In July 2018, Doug Bishop began serving a two-year term as the Chairman of the Pinellas Education Foundation. He replaced Gary Regoli, president of Achieva Credit Union. In the following months, the Richard O. Jacobson Foundation donated $5 million to the Pinellas Education Foundation, which is the largest donation ever received by the nonprofit. It was publicly given to the Foundation on November 30, 2018, at a ribbon-cutting ceremony commemorating the renaming of Pinellas Technical High School to the Richard O. Jacobson Technical High School. The Seminole high school originally opened in 1961 as the Largo-Seminole Agriculture Center, before being renamed as the Career Academies of Seminole and later Pinellas Technical High School. The funds will contribute to the construction of a veterinary science building at the high school, while also helping "high-achieving minority and low-income students" to go on to higher education through a districtwide initiative known as Elevating Excellence. At the ribbon-cutting ceremony, Bishop stated that the Richard O. Jacobson Foundation has donated $7.5 million to the Pinellas Education Foundation in total.

In March 2020, Pinellas Education Foundation was given $150,000 by Resiliency Fund for Pinellas Education Foundation's Digital Equity project, which aims to provide stable and high-speed internet for students.

==Programs and partnerships==
===Enterprise Village and Finance Park===

Partnered with the Stavros Institute, the Pinellas Education Foundation helps run Enterprise Village and Finance Park, hands-on educational programs on economics and business. Enterprise Village, is designed for fifth-grade students. After a unit of in-classroom learning, fifth-grade students at participating schools visit Enterprise Village, an indoor set of various artificial stores, where they learn to use checks and debit cards, and apply for and work in mock-up jobs at partnered companies. Finance Park is the eighth-grade equivalent of Enterprise Village, with a focus on understanding insurance, along with using mathematics and decision-making skills to effectively budget healthcare, utilities, and other expenses.
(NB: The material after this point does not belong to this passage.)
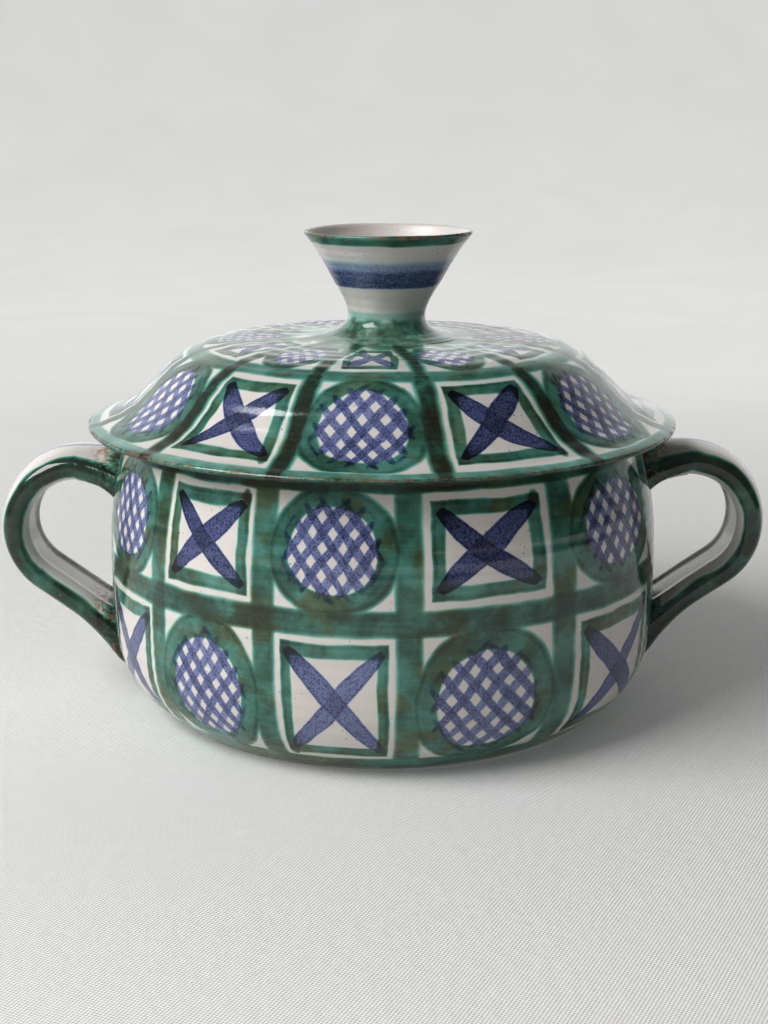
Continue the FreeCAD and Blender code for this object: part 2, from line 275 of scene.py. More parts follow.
def make_lid():
    """The lid's dome. Its edge rises and falls a little, as it warped in the kiln."""
    edge_run = run_where(LID_OUTLINE, RADIUS, LID_RADIUS - 1)
    foot_run = run_where(LID_OUTLINE, RADIUS, 36)

    def waves(azimuth, run, radius):
        before_edge = 1 - smooth_share(run, edge_run - 4, edge_run + 4)
        before_seat = 1 - smooth_share(run, edge_run + 3, edge_run + 7)
        top = smooth_share(run, foot_run, foot_run + 12) * before_edge
        edge = smooth_share(run, edge_run - 30, edge_run - 4) * before_seat
        under = smooth_share(run, edge_run + 45, edge_run + 60) * smooth_share(radius, 10, 50)
        lift = 0.25 * np.sin(2 * azimuth + 0.4) + 0.15 * np.sin(5 * azimuth)
        return (top * thrown_waves(azimuth, run, 9.0, 0.16, 0.45, 1.9) + edge * lift
                + under * thrown_waves(azimuth, run, 8.0, 0.3, 0.2, 0.3))

    piece = lathe("lid", LID_OUTLINE, LID_TURNS, waves)
    piece.data.materials.append(lid_material())
    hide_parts("lid_dome")
    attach(piece, "lid")


def make_ring():
    """The plain ring under the lid, slightly out of round."""
    def waves(azimuth, run, radius):
        return 0.12 * np.sin(3 * azimuth + run / 9)

    piece = lathe("locating_ring", RING_OUTLINE, RING_TURNS, waves)
    piece.data.materials.append(plain_glaze_material())
    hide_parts("lid_locating_ring")
    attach(piece, "seat_ring")


def make_knob():
    """The knob stands a little off the lid's axis and leans, as a knob thrown on its own does."""
    def waves(azimuth, run, radius):
        uneven = 0.20 * np.sin(2 * azimuth + 0.8) + 0.10 * np.sin(5 * azimuth + run / 12)
        ridges = 0.035 * np.sin(2 * np.pi * run / 4.2 + azimuth)
        return smooth_share(radius, 12, 18) * (uneven + ridges)

    piece = lathe("knob", KNOB_OUTLINE, KNOB_TURNS, waves)
    lean = KNOB_LEAN / (KNOB_TOP - CROWN)
    for vertex in piece.data.vertices:
        vertex.co.x += KNOB_ASIDE * MM + max(0, vertex.co.z - CROWN * MM) * lean
    piece.data.materials.append(knob_material())
    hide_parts("lid_knob")
    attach(piece, "lid")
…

===Next Generation programs===
The foundation's Next Generation Entrepreneurs program, started in 2012, awards grants to students with innovative business ideas. The Next Generation Tech program, started in 2016, provides high school students with real-world settings for developing software, while working with mentors and attending monthly workshops. The program emphasizes the software development framework and the varied types of skills and career opportunities required to develop technology solutions. The Tampa Bay Technology Forum named the Next Generation Tech program the Student Program of the Year for 2016. On April 26, 2017, the Pinellas Education Foundation awarded a total of $30,000 to the 1st, 2nd, and 3rd-place winners of the 2016–17 Next Generation Competition, with first place for each program receiving $10,000, and the second and third places receiving $3,500 and $1,500, respectively.

===Stuff the Bus===
In partnership with Fox 13 News and the Pinellas County Council PTA, the Pinellas Education Foundation sponsors and helps organize "Stuff the Bus" donation drives, in which businesses and members of the local community can donate school supplies before an upcoming school year.
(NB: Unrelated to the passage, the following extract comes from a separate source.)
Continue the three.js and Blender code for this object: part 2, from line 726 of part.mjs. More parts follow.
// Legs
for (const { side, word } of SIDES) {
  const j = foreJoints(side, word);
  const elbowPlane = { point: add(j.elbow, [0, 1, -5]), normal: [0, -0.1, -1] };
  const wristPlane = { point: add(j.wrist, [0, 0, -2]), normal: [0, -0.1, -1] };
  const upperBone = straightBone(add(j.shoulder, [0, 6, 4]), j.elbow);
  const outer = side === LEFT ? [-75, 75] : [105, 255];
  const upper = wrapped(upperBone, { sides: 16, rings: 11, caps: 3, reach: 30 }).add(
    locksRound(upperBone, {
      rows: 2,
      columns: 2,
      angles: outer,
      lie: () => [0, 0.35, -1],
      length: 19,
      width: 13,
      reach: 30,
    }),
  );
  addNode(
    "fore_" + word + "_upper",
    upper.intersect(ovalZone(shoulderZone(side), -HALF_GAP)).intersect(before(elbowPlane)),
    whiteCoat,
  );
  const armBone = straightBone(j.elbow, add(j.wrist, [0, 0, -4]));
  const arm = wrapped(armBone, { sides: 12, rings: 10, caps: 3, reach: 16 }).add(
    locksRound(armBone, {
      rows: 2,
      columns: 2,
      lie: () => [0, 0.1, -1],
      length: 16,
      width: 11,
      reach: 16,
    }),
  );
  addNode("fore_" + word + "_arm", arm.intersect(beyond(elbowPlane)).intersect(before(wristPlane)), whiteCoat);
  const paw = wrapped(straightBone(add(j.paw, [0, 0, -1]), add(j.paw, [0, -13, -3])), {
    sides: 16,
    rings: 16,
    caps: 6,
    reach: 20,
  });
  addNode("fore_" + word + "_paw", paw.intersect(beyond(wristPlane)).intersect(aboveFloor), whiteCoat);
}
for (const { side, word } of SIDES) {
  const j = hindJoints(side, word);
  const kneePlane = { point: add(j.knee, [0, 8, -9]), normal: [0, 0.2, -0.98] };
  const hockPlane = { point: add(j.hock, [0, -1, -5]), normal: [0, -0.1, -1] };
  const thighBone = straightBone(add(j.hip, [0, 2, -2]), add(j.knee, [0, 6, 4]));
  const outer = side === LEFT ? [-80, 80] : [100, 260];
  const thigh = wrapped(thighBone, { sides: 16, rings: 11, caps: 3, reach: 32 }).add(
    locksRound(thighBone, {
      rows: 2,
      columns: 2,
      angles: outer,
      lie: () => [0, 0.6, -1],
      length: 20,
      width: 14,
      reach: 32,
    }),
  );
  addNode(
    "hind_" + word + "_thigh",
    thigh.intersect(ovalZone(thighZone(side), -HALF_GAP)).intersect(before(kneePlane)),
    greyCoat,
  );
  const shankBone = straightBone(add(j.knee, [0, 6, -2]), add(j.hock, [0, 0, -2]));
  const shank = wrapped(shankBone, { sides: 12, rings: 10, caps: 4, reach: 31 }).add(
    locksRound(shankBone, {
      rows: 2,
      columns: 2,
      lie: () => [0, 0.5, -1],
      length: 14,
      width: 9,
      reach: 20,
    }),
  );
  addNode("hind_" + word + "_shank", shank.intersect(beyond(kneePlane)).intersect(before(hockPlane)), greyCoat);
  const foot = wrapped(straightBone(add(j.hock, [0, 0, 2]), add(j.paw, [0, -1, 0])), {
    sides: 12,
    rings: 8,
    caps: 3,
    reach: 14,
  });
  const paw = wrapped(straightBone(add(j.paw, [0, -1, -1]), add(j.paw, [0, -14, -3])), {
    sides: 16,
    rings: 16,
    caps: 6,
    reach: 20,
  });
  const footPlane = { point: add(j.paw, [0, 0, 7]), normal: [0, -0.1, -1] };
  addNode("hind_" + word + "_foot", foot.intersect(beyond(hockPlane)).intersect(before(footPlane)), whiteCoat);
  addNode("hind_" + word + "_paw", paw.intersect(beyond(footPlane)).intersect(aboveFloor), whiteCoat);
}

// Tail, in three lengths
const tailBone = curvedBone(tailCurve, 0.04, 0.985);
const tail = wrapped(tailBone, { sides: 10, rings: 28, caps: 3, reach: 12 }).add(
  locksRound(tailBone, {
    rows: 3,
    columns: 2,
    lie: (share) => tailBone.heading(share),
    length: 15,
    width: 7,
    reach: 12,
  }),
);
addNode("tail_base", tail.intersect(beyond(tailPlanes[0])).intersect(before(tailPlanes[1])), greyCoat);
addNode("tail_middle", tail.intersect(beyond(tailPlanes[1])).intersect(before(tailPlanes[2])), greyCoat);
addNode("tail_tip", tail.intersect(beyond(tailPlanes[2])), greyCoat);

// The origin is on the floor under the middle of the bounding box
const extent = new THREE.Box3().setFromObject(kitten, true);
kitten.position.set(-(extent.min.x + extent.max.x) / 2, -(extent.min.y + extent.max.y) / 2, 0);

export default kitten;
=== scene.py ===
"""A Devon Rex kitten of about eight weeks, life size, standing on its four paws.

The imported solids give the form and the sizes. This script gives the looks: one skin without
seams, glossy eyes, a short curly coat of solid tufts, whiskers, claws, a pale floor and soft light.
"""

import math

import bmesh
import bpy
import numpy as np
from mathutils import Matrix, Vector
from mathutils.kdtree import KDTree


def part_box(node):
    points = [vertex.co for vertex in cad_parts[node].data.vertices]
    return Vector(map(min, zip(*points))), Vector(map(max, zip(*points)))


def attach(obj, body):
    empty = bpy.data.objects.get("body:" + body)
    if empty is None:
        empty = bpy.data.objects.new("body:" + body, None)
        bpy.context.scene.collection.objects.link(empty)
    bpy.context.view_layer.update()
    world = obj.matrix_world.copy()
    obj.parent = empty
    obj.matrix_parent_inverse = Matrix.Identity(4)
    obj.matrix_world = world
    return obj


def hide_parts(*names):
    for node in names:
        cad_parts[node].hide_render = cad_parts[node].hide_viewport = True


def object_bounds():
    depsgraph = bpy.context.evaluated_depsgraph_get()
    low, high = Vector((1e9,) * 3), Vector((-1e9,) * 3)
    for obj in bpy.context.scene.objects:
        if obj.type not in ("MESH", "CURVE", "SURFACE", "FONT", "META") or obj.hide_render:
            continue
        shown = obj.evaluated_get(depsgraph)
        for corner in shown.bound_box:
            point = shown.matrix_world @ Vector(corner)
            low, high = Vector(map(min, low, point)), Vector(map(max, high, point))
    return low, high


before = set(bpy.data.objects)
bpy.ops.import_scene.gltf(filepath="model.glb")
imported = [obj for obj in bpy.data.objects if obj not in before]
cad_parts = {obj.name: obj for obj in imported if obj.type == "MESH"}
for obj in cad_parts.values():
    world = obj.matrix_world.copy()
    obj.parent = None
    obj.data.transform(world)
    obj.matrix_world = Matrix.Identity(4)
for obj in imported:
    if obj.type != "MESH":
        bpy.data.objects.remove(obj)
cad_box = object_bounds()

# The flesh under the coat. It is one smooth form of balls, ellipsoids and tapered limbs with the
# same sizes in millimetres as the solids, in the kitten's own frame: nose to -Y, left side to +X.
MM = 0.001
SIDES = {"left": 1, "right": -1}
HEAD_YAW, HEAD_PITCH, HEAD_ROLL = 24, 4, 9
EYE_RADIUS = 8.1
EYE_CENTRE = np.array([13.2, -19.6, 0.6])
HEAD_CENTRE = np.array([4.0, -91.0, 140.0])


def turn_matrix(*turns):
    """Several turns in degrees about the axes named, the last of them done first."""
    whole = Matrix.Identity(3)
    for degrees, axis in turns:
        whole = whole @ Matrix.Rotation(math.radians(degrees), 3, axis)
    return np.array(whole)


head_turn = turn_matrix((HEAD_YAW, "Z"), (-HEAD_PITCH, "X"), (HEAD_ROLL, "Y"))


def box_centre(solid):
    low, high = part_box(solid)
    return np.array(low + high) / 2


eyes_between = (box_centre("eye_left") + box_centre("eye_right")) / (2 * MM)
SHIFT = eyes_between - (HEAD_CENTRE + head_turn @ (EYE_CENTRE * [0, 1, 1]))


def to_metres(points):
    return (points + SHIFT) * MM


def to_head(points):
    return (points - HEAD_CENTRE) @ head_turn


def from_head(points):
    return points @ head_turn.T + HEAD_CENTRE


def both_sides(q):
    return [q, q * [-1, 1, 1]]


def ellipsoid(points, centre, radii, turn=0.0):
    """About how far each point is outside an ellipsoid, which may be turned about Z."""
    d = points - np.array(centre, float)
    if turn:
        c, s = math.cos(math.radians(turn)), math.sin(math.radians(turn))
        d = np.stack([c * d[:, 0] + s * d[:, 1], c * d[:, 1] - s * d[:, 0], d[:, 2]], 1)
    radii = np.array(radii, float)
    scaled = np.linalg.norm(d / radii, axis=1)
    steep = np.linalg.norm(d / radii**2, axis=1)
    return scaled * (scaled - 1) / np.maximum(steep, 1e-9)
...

===Take Stock in Children===
Through donations, the foundation has awarded scholarships to over 1,200 low-income students in Florida through the Pinellas Take Stock in Children Scholarship program, in partnership with the statewide Take Stock in Children program. The statewide program is a fellow nonprofit organization established in 1995. Over 24,000 children have been enrolled in the overall program.
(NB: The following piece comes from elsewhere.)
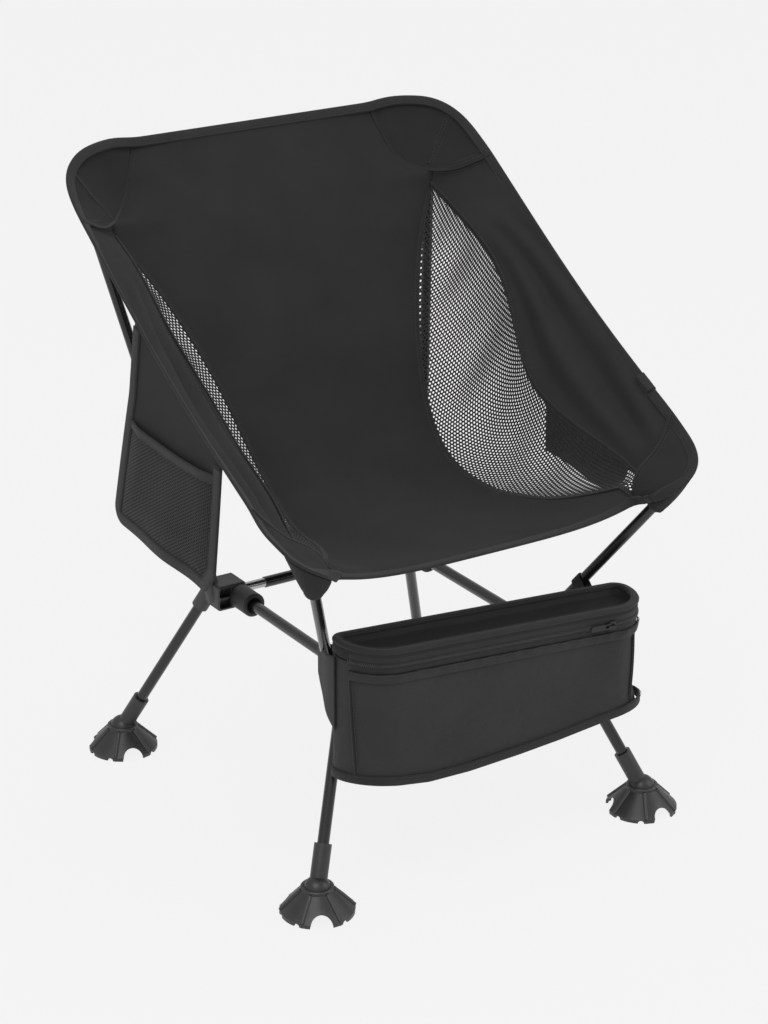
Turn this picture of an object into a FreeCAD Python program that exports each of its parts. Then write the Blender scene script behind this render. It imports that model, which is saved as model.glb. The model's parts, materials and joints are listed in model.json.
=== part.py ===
"""Ultralight backpacking chair: hubbed pole frame, stretched sling seat, ball feet and under-seat bag.

Frame: millimetres, +Z up, the chair faces -Y, origin on the floor at the middle of the four feet.
Left and right are the sides seen by someone who stands in front of the chair: left is -X.
"""
import FreeCAD, Part
import math
import os

import Sketcher

from FreeCAD import Placement, Rotation, Vector

# Driving dimensions, in millimetres and degrees
SIZES = {
    # where the feet stand and where the two side rails run
    "foot_front_x": 200.0,
    "foot_rear_x": 196.0,
    "foot_row_y": 210.0,
    "ball_height": 24.0,
    "rail_x": 110.3,
    "rail_height": 205.0,
    "rear_hub_y": 110.0,
    "front_hub_y": -134.0,
    # tubes
    "rail_diameter": 12.0,
    "leg_diameter": 12.0,
    "pole_diameter": 11.0,
    "crossbar_diameter": 12.0,
    "tube_wall": 1.0,
    "cord_diameter": 2.6,
    "running_gap": 0.05,
    "socket_depth": 26.0,
    "rail_engagement": 10.5,
    # hubs
    "hub_inner_reach": 9.0,
    "hub_width": 34.0,
    "hub_depth": 32.0,
    "hub_height": 28.0,
    "hub_edge": 3.0,
    "socket_wall": 3.0,
    "cavity_depth": 8.0,
    "cavity_rib": 2.4,
    "collar_diameter": 26.0,
    "collar_length": 32.0,
    "collar_groove": 2.5,
    "collar_edge": 1.5,
    "ferrule_show": 31.0,
    "ferrule_grip": 7.0,
    "ferrule_bore": 5.0,
    "rail_ring_length": 7.0,
    "rail_ring_wall": 1.0,
    # poles that carry the sling
    "seat_pole_length": 186.0,
    "back_pole_length": 454.0,
    "back_pole_joint": 238.0,
    "tip_cap_length": 12.0,
    "tip_cap_wall": 1.2,
    # ball studs
    "ball_radius": 14.0,
    "stud_radius": 8.85,
    "stud_length": 45.0,
    "stud_web": 17.0,
    # feet
    "socket_gap": 0.3,
    "ring_radius": 16.8,
    "ring_height": 4.6,
    "ring_drop": 4.1,
    "foot_radius": 37.5,
    "foot_lip": 4.0,
    "foot_wall": 2.4,
    "foot_panels": 3.0,
    "arch_radius": 11.5,
    "notch_radius": 3.2,
    "notch_angle": 9.0,
    "ridge_radius": 2.1,
    "ridge_angle": 31.0,
    # sling
    "fabric": 1.4,
    "front_sag": 12.0,
    "window_sag": 0.65,
    "binding": 3.0,
    "binding_width": 10.0,
    "seam_gap": 0.3,
    # side pockets
    "pocket_depth": 7.0,
    "pocket_corner": 16.0,
    "pocket_hang": 6.8,
    "pocket_inset": 2.0,
    "pocket_waist": 60.0,
    # corner pockets that hold the tips of the poles
    "pocket_cover": 45.0,
    "back_pocket_depth": 55.0,
    "back_pocket_room": 6.0,
    "back_pocket_mouth": 13.0,
    "back_pocket_tip": 10.0,
    "front_pocket_depth": 30.0,
    "front_pocket_room": 8.0,
    "front_pocket_mouth": 8.4,
    "front_pocket_tip": 19.0,
    # bag under the front of the seat; its hinge height is the top of the rear wall, under the lid's own wall
    "bag_length": 352.0,
    "bag_width": 62.0,
    "bag_height": 121.0,
    "bag_rear_corner": 14.0,
    "bag_front_corner": 46.0,
    "bag_wall": 1.6,
    "bag_centre_x": 8.0,
    "bag_rear_y": -179.0,
    "bag_hinge_height": 250.0,
    "bag_tilt": 4.2,
    "lid_height": 12.0,
    "lid_sink": 8.0,
    "rim_width": 6.0,
    "rim_rise": 4.5,
    "rim_overhang": 2.0,
    "base_rim_overhang": 1.2,
    "base_rim_height": 9.0,
    "tape_width": 8.0,
    "tape_thickness": 0.9,
    "slider_length": 13.0,
    "slider_width": 9.0,
    "slider_height": 4.2,
    "slider_place": 118.0,
    "pull_length": 24.0,
    "pull_width": 6.0,
    "pull_thickness": 1.4,
    "loop_width": 16.0,
    "loop_place_left": 35.0,
    "loop_place_right": 48.0,
    "strap_thickness": 1.6,
}

doc = FreeCAD.newDocument("backpacking_chair")
sheet = doc.addObject("Spreadsheet::Sheet", "sizes")
for row, (alias, number) in enumerate(SIZES.items(), start=1):
    sheet.set(f"A{row}", alias)
    sheet.set(f"B{row}", str(number))
    sheet.setAlias(f"B{row}", alias)
doc.recompute()


class Size:
    """A length that knows its number and the spreadsheet expression behind it."""

    def __init__(self, number, text):
        self.number = float(number)
        self.text = text

    @staticmethod
    def of(other):
        return other if isinstance(other, Size) else Size(other, str(other))

    def __add__(self, other):
        other = Size.of(other)
        return Size(self.number + other.number, f"({self.text} + {other.text})")

    def __sub__(self, other):
        other = Size.of(other)
        return Size(self.number - other.number, f"({self.text} - {other.text})")

    def __mul__(self, other):
        other = Size.of(other)
        return Size(self.number * other.number, f"({self.text} * {other.text})")

    def __truediv__(self, other):
        other = Size.of(other)
        return Size(self.number / other.number, f"({self.text} / {other.text})")

    def __neg__(self):
        return Size(-self.number, f"(0 - {self.text})")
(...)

===Walker's Rising Stars===
Established in 2003, the Walker's Rising Stars scholarship competition recognizes public high school junior and senior students with proficiency as visual or performing artists. The young artists, in the fields of culinary arts, dance, instrumental, theatre, visual arts, and vocals, compete for up to $5,000 worth of scholarships distributed by the Pinellas Education Foundation, which are awarded to 1st, 2nd, 3rd, and 4th-place finalists.